New Cull Records (www.evanshinners.com)
Evan Shinners’ début recording – he graduated from Juilliard in 2010 – comprises an unedited recording of two live concerts of Bach’s music. We even hear the orchestra tuning and sounds from the intermission – and there is no post-production to divert us from this interpretation.
Shinners’ first piece is Bach’s own first piece – the Partita in B-flat BWV825. Shinners is his own man as he plays the Allemande and Courante with an equally joyful quality and the second Minuet with the vigour of which Bach must have dreamt when he composed the work. The audience’s applause affirms everything.

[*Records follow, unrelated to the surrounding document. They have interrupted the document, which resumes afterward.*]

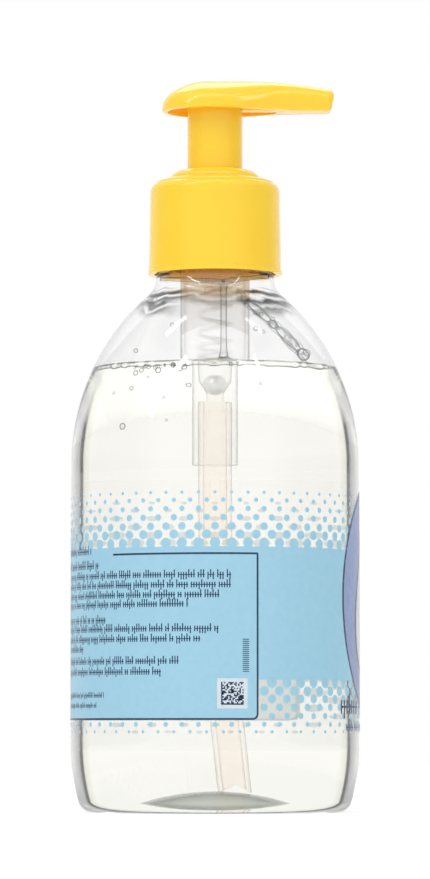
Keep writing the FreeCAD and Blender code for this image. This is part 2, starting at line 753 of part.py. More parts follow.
def make_stem():
    """Hollow stem with a driving collar and inlet notches at its foot."""
    body = new_body("stem")
    hub_top = hub_bottom + size["piston_hub_height"]
    collar_foot = hub_top + size["valve_slip"] + size["piston_seat_gap"]
    collar_head = collar_foot + size["stem_collar_height"]
    foot = plug_top + size["plug_fit"]
    corners = [
        (size["stem_bore"], foot),
        (size["stem_radius"], foot),
        (size["stem_radius"], collar_foot),
        (size["stem_collar_radius"], collar_foot),
        (size["stem_collar_radius"], collar_head - size["stem_collar_height"] / 3),
        (size["stem_radius"], collar_head),
        (size["stem_radius"], stem_top),
        (size["stem_bore"], stem_top),
    ]
    turned(body, "stem_tube", corners)
    half = size["port_width"] / 2
    out = size["stem_radius"] + OVERCUT
    notch = [(0, -half), (out, -half), (out, half), (0, half)]
    sketch = sketched(body, "port_outline", "XY_Plane", notch, foot)
    port = feature_of(
        body, "Pocket", "inlet_port", sketch, Length=size["port_height"], Reversed=True
    )
    repeated(body, port, "inlet_ports", size["port_count"])
    return body


def make_plug():
    """Plug pressed into the stem's foot: its flange shuts the piston, its flutes pass soap."""
    body = new_body("stem_plug")
    shank = size["stem_bore"] - size["plug_fit"]
    ease = size["stem_bore"] / 4
    spigot_foot = plug_bottom - size["spigot_length"]
    corners = [
        (0, spigot_foot),
        (size["spigot_radius"] - ease, spigot_foot),
        (size["spigot_radius"], spigot_foot + ease),
        (size["spigot_radius"], plug_bottom),
        (size["plug_flange_radius"], plug_bottom),
        (size["plug_flange_radius"], plug_top - size["plug_flange_height"] / 3),
        (size["stem_radius"] + size["piston_hub_gap"], plug_top),
        (shank, plug_top),
        (shank, plug_top + size["plug_shank"] - ease),
        (shank - ease, plug_top + size["plug_shank"]),
        (0, plug_top + size["plug_shank"]),
    ]
    turned(body, "plug", corners)
    half = size["plug_flute"] / 2
    inner = size["stem_bore"] - size["plug_flute_depth"]
    outer = size["stem_bore"] + half
    flute = [(inner, -half), (outer, -half), (outer, half), (inner, half)]
    sketch = sketched(body, "flute_outline", "XY_Plane", flute, plug_top)
    run = size["plug_shank"] + OVERCUT
    cut = feature_of(body, "Pocket", "flute", sketch, Length=run, Reversed=True)
    repeated(body, cut, "flutes", size["port_count"])
    return body


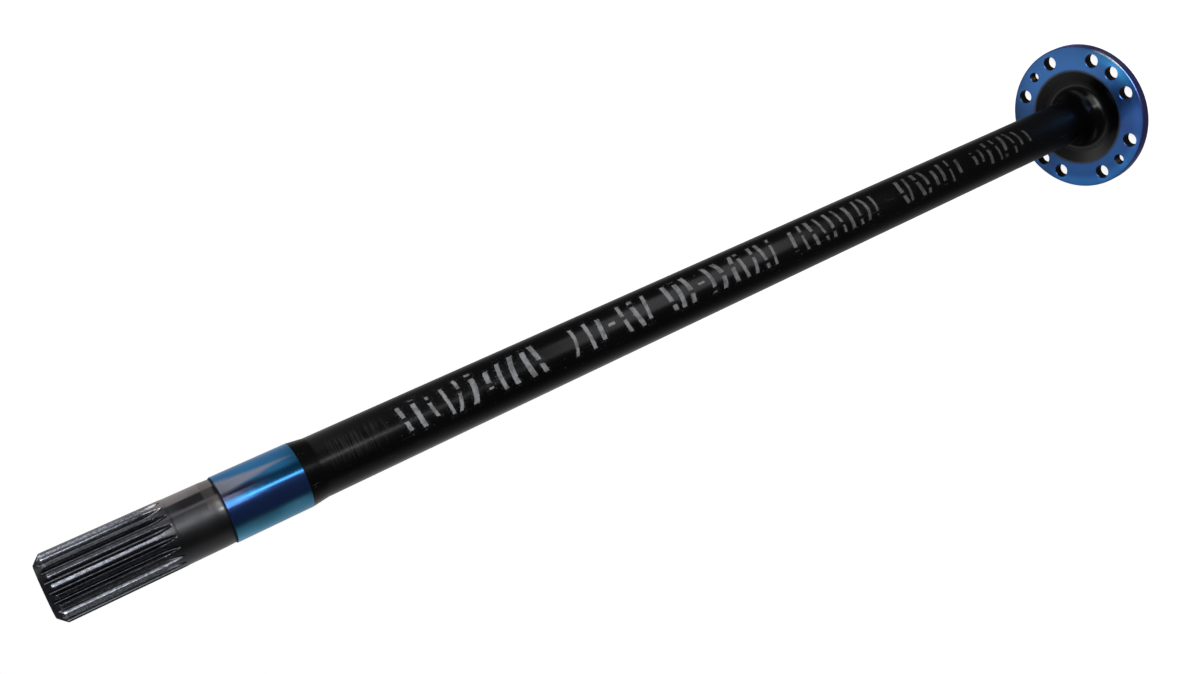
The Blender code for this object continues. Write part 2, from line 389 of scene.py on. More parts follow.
def model_drill(name, profile):
    """A closed turned body that a hole is cut with, standing on the axis."""
    radius, height = profile[0]
    item = start_ring(name, HOLE_STEPS, radius, height)
    turn_down(profile[1:], radius, height)
    bpy.ops.mesh.edge_face_add()
    bpy.ops.mesh.select_all(action="DESELECT")
    bpy.ops.mesh.select_non_manifold()
    bpy.ops.mesh.edge_face_add()
    bpy.ops.mesh.select_all(action="SELECT")
    bpy.ops.mesh.normals_make_consistent(inside=False)
    bpy.ops.object.mode_set(mode="OBJECT")
    return item


def bolt_hole_profile():
    """A plain hole with both its edges eased."""
    mouth = BOLT_HOLE + HOLE_EDGE + DRILL_OVERRUN
    return [
        (mouth, -DRILL_OVERRUN),
        (BOLT_HOLE, HOLE_EDGE),
        (BOLT_HOLE, FLANGE_THICKNESS - HOLE_EDGE),
        (mouth, FLANGE_THICKNESS + DRILL_OVERRUN),
    ]


def jack_hole_profile():
    """A tapped hole: the thread's ridges are drawn as rings."""
    mouth = JACK_HOLE + THREAD_DEPTH + DRILL_OVERRUN
    profile = [(mouth, -DRILL_OVERRUN)]
    turns = int(FLANGE_THICKNESS / THREAD_PITCH)
    first = (FLANGE_THICKNESS - turns * THREAD_PITCH) / 2
    for turn in range(turns):
        base = first + turn * THREAD_PITCH
        profile.append((JACK_HOLE, base + THREAD_PITCH * THREAD_CREST_START))
        profile.append((JACK_HOLE, base + THREAD_PITCH * THREAD_CREST_END))
        profile.append((JACK_HOLE + THREAD_DEPTH, base + THREAD_PITCH * THREAD_VALLEY))
    profile[-1] = (JACK_HOLE, profile[-1][1])
    profile.append((mouth, FLANGE_THICKNESS + DRILL_OVERRUN))
    return profile


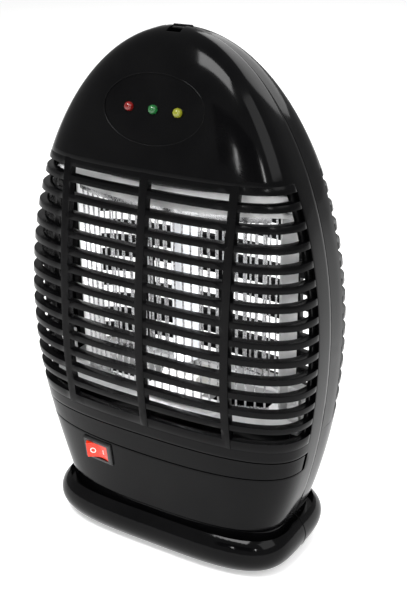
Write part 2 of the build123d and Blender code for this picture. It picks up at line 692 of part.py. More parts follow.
def hanging_tab():
    """Fold-away tab with an eye, on a pivot at the crown."""
    plane = tab_plane()
    outline = plane * Pos(TAB_LENGTH / 2, 0) * Rectangle(TAB_LENGTH, TAB_WIDTH)
    blade = extrude(outline, amount=TAB_THICK / 2, both=True)
    uprights = blade.edges().filter_by(Axis((0, 0, 0), plane.z_dir))
    corners = [edge for edge in uprights if plane.to_local_coords(edge.center()).X > 1]
    blade = fillet(corners, TAB_CORNER)
    eye = plane * Pos(TAB_LENGTH - EYE_INSET, 0) * Circle(EYE_RADIUS)
    blade -= extrude(eye, amount=TAB_THICK, both=True)
    half = TAB_WIDTH / 2
    tab = blade + rod((-half, KNUCKLE_Y, KNUCKLE_Z), (half, KNUCKLE_Y, KNUCKLE_Z), KNUCKLE_RADIUS)
    return tab + rod((-PIVOT_HALF, KNUCKLE_Y, KNUCKLE_Z), (PIVOT_HALF, KNUCKLE_Y, KNUCKLE_Z), PIVOT_RADIUS)


def write(name, shape):
    """One STEP file per piece."""
    export_step(shape, f"parts/{name}.step")


os.makedirs("parts", exist_ok=True)
write("front_shell", front_shell())
write("rear_shell", rear_shell())
write("front_grille", grille(FRONT))
write("rear_grille", grille(REAR))
write("base_front", base_half(FRONT))
write("base_rear", base_half(REAR))
write("base_plate", base_plate())
write("partition", partition())
write("insect_tray", insect_tray())
write("switch_body", switch_body())
write("rocker", rocker())
write("switch_terminals", switch_terminals())
for colour, place in (("red", -1), ("green", 0), ("yellow", 1)):
    write(f"led_{colour}", led(place))
write("led_board", led_board())
write("front_grid", wire_grid(FRONT))
write("rear_grid", wire_grid(REAR))
write("cage_floor", cage_floor())
write("cage_roof", cage_roof())
write("cheek_left", cheek(-1))
write("cheek_right", cheek(1))
write("cage_screws", cage_screws())
write("lamp_tube", lamp_tube())
for word, at_top in (("lower", False), ("upper", True)):
    write(f"lamp_cap_{word}", lamp_cap(at_top))
    write(f"lamp_holder_{word}", lamp_holder(at_top))
write("lamp_bracket", lamp_bracket())
write("shell_screws", shell_screws())
for number, (sx, sy) in enumerate(((-1, -1), (1, -1), (-1, 1), (1, 1)), 1):
    write(f"foot_{number}", foot(sx, sy))
write("circuit_board", circuit_board())
write("transformer", transformer())
write("capacitors", capacitors())
write("cord_inlet", cord_inlet())
write("hanging_tab", hanging_tab())
print("rocker pivot", rocker_axis_plane().origin, rocker_axis_plane().z_dir)
print("hanging tab", tab_plane().origin, tab_plane().x_dir)
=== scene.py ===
from math import asin, atan2, copysign, cos, pi, radians, sin, sqrt

import bpy
from mathutils import Matrix, Vector


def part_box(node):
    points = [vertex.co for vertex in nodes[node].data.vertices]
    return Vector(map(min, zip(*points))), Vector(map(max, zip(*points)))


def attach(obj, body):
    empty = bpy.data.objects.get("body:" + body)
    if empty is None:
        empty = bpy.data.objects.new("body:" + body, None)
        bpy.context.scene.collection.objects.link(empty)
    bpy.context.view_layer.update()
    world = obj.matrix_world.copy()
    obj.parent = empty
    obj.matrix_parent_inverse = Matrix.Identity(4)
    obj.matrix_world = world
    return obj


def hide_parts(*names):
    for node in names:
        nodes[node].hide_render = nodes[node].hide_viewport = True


# Electric bug zapper. Metres; the front faces -Y and +X is the right-hand side from the front.

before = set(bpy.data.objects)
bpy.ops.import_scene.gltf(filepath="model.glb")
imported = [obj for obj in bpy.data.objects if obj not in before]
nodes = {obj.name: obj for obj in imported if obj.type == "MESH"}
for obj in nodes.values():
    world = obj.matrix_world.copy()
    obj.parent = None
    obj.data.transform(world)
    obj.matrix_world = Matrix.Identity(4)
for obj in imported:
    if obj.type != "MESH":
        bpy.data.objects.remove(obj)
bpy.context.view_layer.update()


# ---------------------------------------------------------------- finishes

NOISE_LOW = 0.3
NOISE_HIGH = 0.7
MOTTLE_SCALE = 38.0
GLOSS_SCALE = 55.0


class Finish:
    """A material under construction: its nodes, links and main shader."""

    def __init__(self, name):
        self.material = bpy.data.materials.new(name)
        self.material.use_nodes = True
        self.tree = self.material.node_tree
        self.shader = self.tree.nodes["Principled BSDF"]
        self.place = self.tree.nodes.new("ShaderNodeTexCoord").outputs["Object"]

    def set(self, **values):
        for key, value in values.items():
            self.shader.inputs[key.replace("_", " ")].default_value = value

    def add(self, kind, **inputs):
        node = self.tree.nodes.new(kind)
        for key, value in inputs.items():
            node.inputs[key.replace("_", " ")].default_value = value
        return node

    def link(self, source, target):
        self.tree.links.new(source, target)

    def noise(self, scale, detail=3.0, roughness=0.5):
        node = self.add("ShaderNodeTexNoise", Scale=scale, Detail=detail, Roughness=roughness)
        self.link(self.place, node.inputs["Vector"])
        return node.outputs["Fac"]

    def tint(self, source, dark, light):
        """Colour that goes from dark to light with a noise."""
        node = self.tree.nodes.new("ShaderNodeValToRGB")
        first, last = node.color_ramp.elements
        first.position, last.position = NOISE_LOW, NOISE_HIGH
        first.color, last.color = (*dark, 1.0), (*light, 1.0)
        self.link(source, node.inputs["Fac"])
        self.link(node.outputs["Color"], self.shader.inputs["Base Color"])

    def gloss(self, source, smooth, rough):
        """Roughness that goes from smooth to rough with a noise."""
        span = {"From_Min": NOISE_LOW, "From_Max": NOISE_HIGH, "To_Min": smooth, "To_Max": rough}
        node = self.add("ShaderNodeMapRange", **span)
        self.link(source, node.inputs["Value"])
        self.link(node.outputs["Result"], self.shader.inputs["Roughness"])

    def grain(self, source, strength, depth):
        """Fine relief of the skin."""
        node = self.add("ShaderNodeBump", Strength=strength, Distance=depth)
        self.link(source, node.inputs["Height"])
        self.link(node.outputs["Normal"], self.shader.inputs["Normal"])

    def glow(self, colour, strength):
        self.set(Emission_Color=(*colour, 1.0), Emission_Strength=strength)


def moulded_plastic(name, dark, light, gloss, grain, shine=0.5, coat=0.0):
    """Moulded plastic. The gloss is (smooth, rough) and the grain is (scale, depth, strength)."""
    scale, depth, strength = grain
    finish = Finish(name)
    finish.tint(finish.noise(MOTTLE_SCALE), dark, light)
    finish.gloss(finish.noise(GLOSS_SCALE, detail=5.0, roughness=0.6), *gloss)
    finish.grain(finish.noise(scale, detail=2.0), strength, depth)
    finish.set(Coat_Weight=coat, Coat_Roughness=0.04, IOR=1.5, Specular_IOR_Level=shine)
    return finish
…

Improvisation is Shinners’ driving force behind two Toccatas – and as he explains to his audience, he is keeping that tradition of the toccata alive. A thoughtful interpretation of the E Minor BWV914 is followed by the C Minor BWV911 with its own swift changes and heavy demands on the player. The audience was impressed.
Shinners does not shy away from including pieces which some might dismiss as being typically baroque. In fact, there is nothing stilted or restricted or confined about his interpretation of the French Suite BWV816. Shinners plays all seven movements according to the original qualities of the French dances that became stylized in the Baroque.
And so to the final work, the Concerto in D Minor BWV1052. Here we find the sheer power of the first Allegro, the pleading and almost sombre quality of the Adagio, the further vigour of the second Allegro, and Evan Shinners shining supreme.